Thursday, November 03, 2005

Walgreens Can Suck It, Hard

So if you had the exclusive franchise on "Now Open" signs, you'd be making a killing.

A lot of shit is open. Most of it is still closed.

Dumbass Ray Nagin still has a meaningless 8PM curfew on my zip code. I've certainly made a practice of obeying that. Hey Ray, thanks for inviting me back. "Come on back, Antonio. Oh, but stay inside, okay?"

I don't want to go off on a rant about Nagin but the man is insane.

He wants a committee to "Bring Back New Orleans" when there's not even one public school open. Hey man, I'm no parent, but wtf is wrong with you? You're worried about "the culture?" How about this: You concentrate on public safety and education and leave that shit to the people who control it: EVERYBODY!

Entergy has not yet restored natural gas service to my neighbourhood. Last week it was 41 degrees in the morning. Cold shower? No thanks!

So I found that I had brought an ancient electric kettle/hotpot with me when I moved here. I have no idea why, but having it now makes me look like a genius, because I can boil some water, pour it in a big bowl, and at least improvise the feeling of a hot shower in the morning. I understand that throwing things away is a good idea--I'm for it. But see...?

People have "just shown up" from all over North America here, looking for work, or in the case of the black cowboy from West Louisiana, they're "just trying to figure it out." It used to be that people came here because they'd already figured it out, and it usually meant "drinking heavily." Now it's the guy who needs to "follow his heart." Oh dear. This is not a good sign.

Still waiting for somebody, anybody, to stand up and say "So Nagin has told y'all to come back. I think he forgot to mention that the schools are closed and that landlords are jacking up rents and as of today, we still can't promise you that NOLA won't flood next year if hit by a Category 3 hurricane." How would you like to be a business owner from an area that got flooded, just waiting for the whole thing to go under again? Madness.

I can't get a bbq shrimp Po'Boy from Liuzza's. There's no more Dixie beer. But that's not the worst of it.

Last weekend I made the horrible mistake of going to a party on the West Bank. Technically still in OP but the party was attended by...well, let's just say it was attended by people who felt comfortable telling a stranger "Hey, at least the niggers are finally gone."

Holy shit. I hope there really is a hell, because that fat Republican fuck belongs there TODAY. Who the fuck says shit like that? Is this 1962? Get your racist ass back to fucking Gretna and I promise you I'll stay on the other side of the bridge. That's a promise. I am never crossing that bridge again EVER.

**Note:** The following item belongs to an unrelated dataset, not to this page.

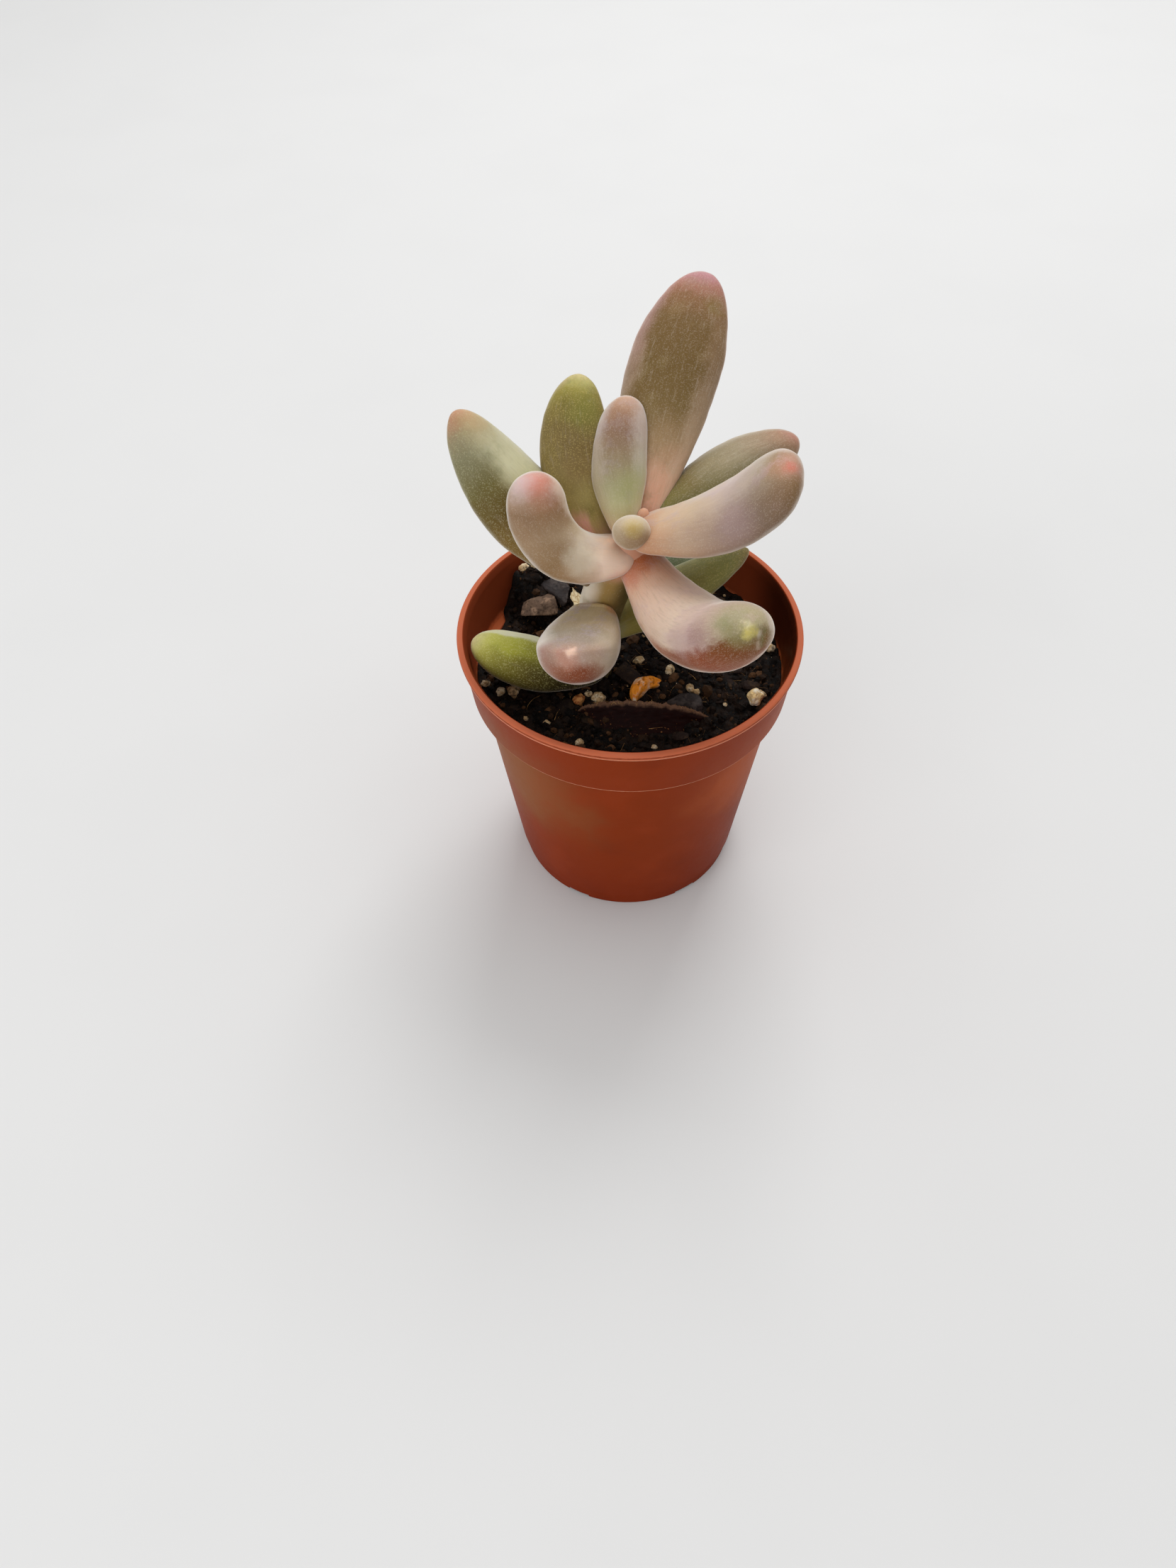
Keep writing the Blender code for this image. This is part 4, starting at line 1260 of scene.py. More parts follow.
@dataclass
class StrewnFibres(Scatter):
    """Coir and root fibres that lie on the soil, or stand from the torn edge of the bark."""

    thickness: float = 0.009     # radius as a share of the length
    rarity: float = 1.8
    tilt: tuple[float, float] = (0.4, 0.35)

    def forms(self, rule: Rule) -> list[Socket]:
        """Add three bowed threads.

        Args:
            rule: the rule that strews them.

        Returns:
            The geometry of each.
        """
        radius = rule.given("Thickness", self.thickness)
        section = rule.add("GeometryNodeCurvePrimitiveCircle", {"Resolution": 4, "Radius": radius})
        forms = []
        for bow, lift in ((0.3, 0.12), (-0.2, 0.2), (0.08, 0.3)):
            line = rule.add("GeometryNodeCurveQuadraticBezier", {
                "Resolution": 6, "Start": (-0.5, 0.0, 0.0), "Middle": (0.0, bow, lift),
                "End": (0.5, 0.1 * bow, 0.02)})
            forms.append(rule.add("GeometryNodeCurveToMesh", {"Curve": line, "Profile Curve": section,
                                                              "Fill Caps": True}))
        return forms

    def build(self, bed: bpy.types.Mesh) -> bpy.types.Object:
        """Strew the fibres over a sheet and show them."""
        return self.strew(bed, self.rarity, self.tilt)


class Break(Enum):
    """How a stone's surface came about."""

    SPLIT = "split along planes"
    PITTED = "frothed, with open pits"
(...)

I feel really bad about going over there in the first place, but I feel worse for just swallowing it and going on about my business. If I hadn't been seriously outnumbered and a complete stranger to most of the people there, I would have screamed "FUCK YOU!" and called a cab immediately.

Chalk that up as a "Post-Katrina moment."

Last Monday I dressed up as "Captain Communism" for Halloween. Go Big Red!